For decades, polluters have sought to weaken the National Environmental Policy Act (NEPA), which requires federal agencies to evaluate environmental impacts of major projects prior to approval. The Fiscal Responsibility Act includes arbitrary timelines that would require even the most complicated reviews to be completed in less than two years. This will limit appropriate analysis of the environmental impacts of major projects and make it harder for impacted communities to have a voice in major project decisions. For example, the bill’s provisions could short-circuit NEPA review and force a permitting decision for the Enbridge Energy proposal to build an oil tunnel through the Great Lakes for the Line 5 oil pipeline., Curtailing review of risks to impacted communities and Great Lakes for a pipeline plagued by a history of spills is not “streamlining,” but rather undermining NEPA’s intent.

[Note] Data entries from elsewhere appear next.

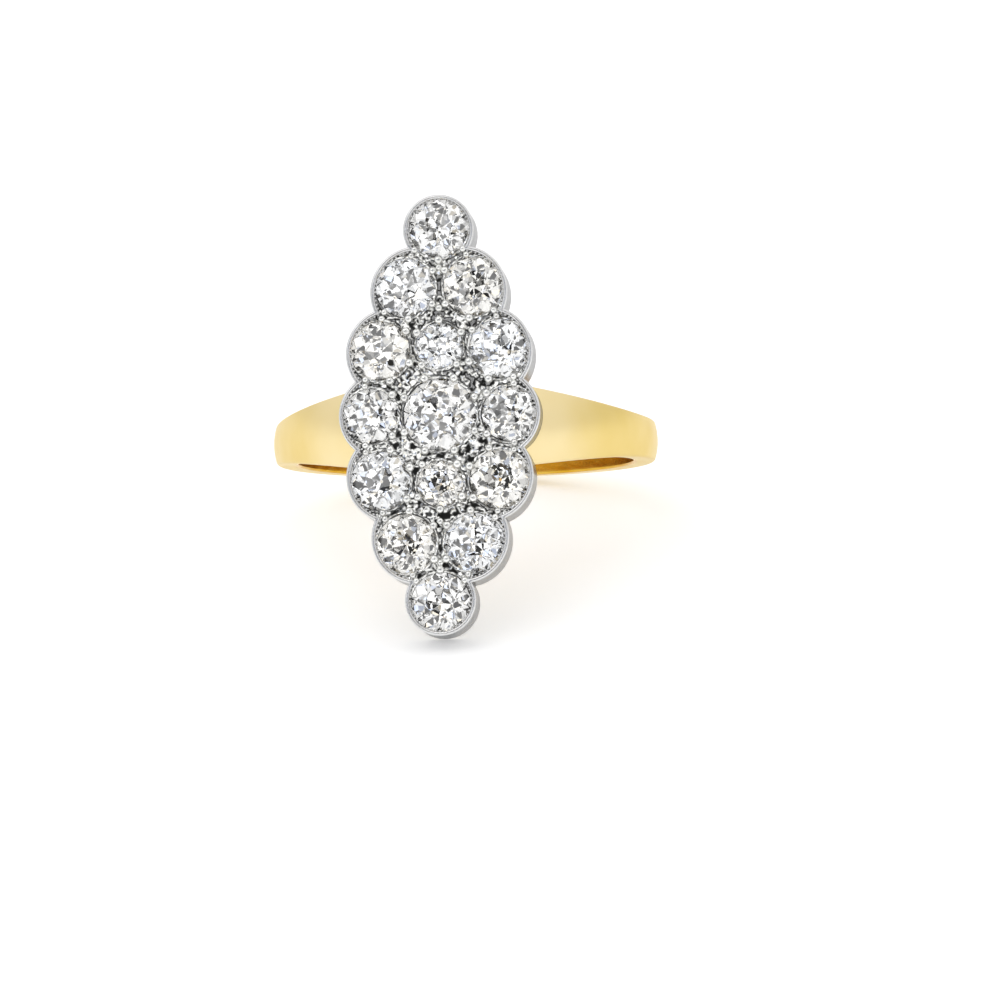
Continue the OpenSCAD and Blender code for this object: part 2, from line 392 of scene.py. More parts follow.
@dataclass(frozen=True, kw_only=True)
class CutPlatinum(Finish):
    """Bright-cut white metal: clean on the crests, with painted shade, near black, in the hollows.
    """

    name: str = "cut_platinum"
    crest: tuple = (0.95, 0.95, 0.93)
    worn: tuple = (0.74, 0.74, 0.72)
    # painted shade: the near-black colour that the hollows take
    painted_shade: tuple = (0.025, 0.025, 0.024)
    roughness: float = 0.10
    roughness_spread: float = 0.25
    patch: float = 0.25 * MM
    patch_soft: float = 0.3
    shade_edge: float = 0.62
    shade_soft: float = 0.45

    def inputs(self, graph: Graph) -> dict[str, Any]:
        """Works out the shader's inputs on Object coordinates and the depth kept on the mesh.

        Args:
            graph: The graph that new nodes go into.

        Returns:
            Sockets or fixed values, by the input's name.
        """
        place = graph.place("Object")
        depth = graph.node("ShaderNodeAttribute", {"attribute_name": DEPTH}, {}, "Fac")
        patches = graph.noise(place, self.patch, FINE_DETAIL)
        wear = patches.above(NOISE_MIDDLE, self.patch_soft)
        clean = graph.mix(wear, self.crest, self.worn)
        # painted shade: the lower a point, the nearer its colour goes to near black
        shaded_hollows = depth.above(self.shade_edge, self.shade_soft)
        return {
            "Base Color": graph.mix(shaded_hollows, clean, self.painted_shade),
            "Metallic": 1.0,
            "Roughness": self.roughness + shaded_hollows * self.roughness_spread,
        }


@dataclass(frozen=True, kw_only=True)
class OldCutDiamond(Finish):
    """Clear stone with a faint tint, whose facets were polished in small uneven patches."""

    tint: tuple
    index: float = 2.417
    polish_patch: float = 0.62 * MM
    polish_lean: float = 0.034

    def inputs(self, graph: Graph) -> dict[str, Any]:
        """Works out the shader's inputs, whose normal leans a little otherwise in each patch.

        Args:
            graph: The graph that new nodes go into.

        Returns:
            Sockets or fixed values, by the input's name.
        """
        patches = graph.cells(graph.place("Object"), 1.0 / self.polish_patch)
        uneven = graph.vector("SUBTRACT", patches, (NOISE_MIDDLE,) * 3)
        lean = graph.vector("MULTIPLY", uneven, (self.polish_lean,) * 3)
        return {
            "Base Color": (*self.tint, 1.0),
            "Roughness": 0.0,
            "IOR": self.index,
            "Transmission Weight": 1.0,
            "Normal": graph.vector("NORMALIZE", graph.vector("ADD", graph.normal(), lean)),
        }


@dataclass(frozen=True, kw_only=True)
class PaleFloor(Finish):
    """Matte white floor with a faint glow of its own, so that only close shadows show."""

    name: str = "pale_floor"
    colour: tuple = (0.92, 0.92, 0.92)
    glow: float = 0.26
    roughness: float = 0.9

    def inputs(self, graph: Graph) -> dict[str, Any]:
        """Gives the shader's inputs, which are all fixed.

        Args:
            graph: The graph that new nodes go into; not used, as all the inputs are fixed.

        Returns:
            Sockets or fixed values, by the input's name.
        """
        return {
            "Base Color": (*self.colour, 1.0),
            "Roughness": self.roughness,
            "Emission Color": (*WHITE, 1.0),
            "Emission Strength": self.glow,
        }


def dress(piece: bpy.types.Object, material: bpy.types.Material) -> None:
    """Gives a piece one material."""
    piece.data.materials.clear()
    piece.data.materials.append(material)


def new_piece(name: str, points: np.ndarray, faces: list) -> bpy.types.Object:
    """Makes a mesh object from arrays.

    Args:
        name: Its name.
        points: Corners, in rows of three numbers.
        faces: Corner numbers of each face.

    Returns:
        The object, linked to the scene.
    """
    mesh = bpy.data.meshes.new(name)
    mesh.from_pydata(points.reshape(-1, 3), [], faces)
    mesh.update()
    piece = bpy.data.objects.new(name, mesh)
    bpy.context.scene.collection.objects.link(piece)
    return piece


def keep_depth(piece: bpy.types.Object, depth: np.ndarray) -> None:
    """Keeps a number from 0, a crest, to 1, the lowest point, for each corner of a piece; the cut
    metal paints shade by it.
    """
    layer = piece.data.attributes.new(DEPTH, "FLOAT", "POINT")
    layer.data.foreach_set("value", depth.ravel().astype(np.float32))


def grid_faces(rows: int, columns: int) -> np.ndarray:
    """Quads of a grid of points that closes both ways.

    Corner (i, j) joins (i + 1, j), (i + 1, j + 1) and (i, j + 1), each counted round the end.

    Args:
        rows: Number of rows.
        columns: Number of points in a row.

    Returns:
        One row of four corner numbers for each quad.
    """
    i, j = np.meshgrid(np.arange(rows), np.arange(columns), indexing="ij")
    after_i, after_j = (i + 1) % rows, (j + 1) % columns
    corners = [i * columns + j, after_i * columns + j, after_i * columns + after_j]
    corners.append(i * columns + after_j)
    return np.stack(corners, axis=-1).reshape(-1, 4)


def repeated(faces: np.ndarray, copies: int, corners: int) -> list:
    """The faces of several like shapes laid one after another, each with its own corners."""
    shift = (np.arange(copies) * corners)[:, None, None]
    return (faces[None] + shift).reshape(-1, faces.shape[1]).tolist()


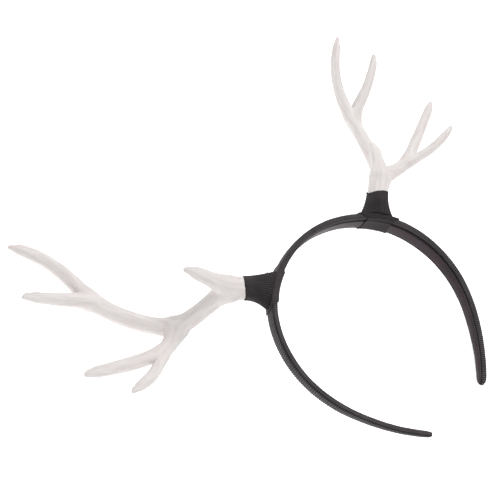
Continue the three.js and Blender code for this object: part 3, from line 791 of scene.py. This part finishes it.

The bill also expedites approval and completion of the controversial Mountain Valley Pipeline, a gas pipeline opposed by residents of West Virginia and Virginia. Mandating permit approvals is a blatantly political act that puts already overburdened Appalachian communities at risk while perpetuating reliance on fossil fuels.

Because of extremist demands in the face of economic calamity, the American people are the hostages. The most at-risk communities will bear additional pollution burdens. The most vulnerable people will suffer needlessly, and we will forgo investments in a cleaner and healthier future. These setbacks highlight the need to elevate the importance of protecting public health and the environment, and lessening burdens on over-burdened people and communities. One immediate step will be to oppose any further erosion in health and environmental protections, for example by means of pro-polluter  “poison pill” riders and amendments in the upcoming Congressional appropriations process.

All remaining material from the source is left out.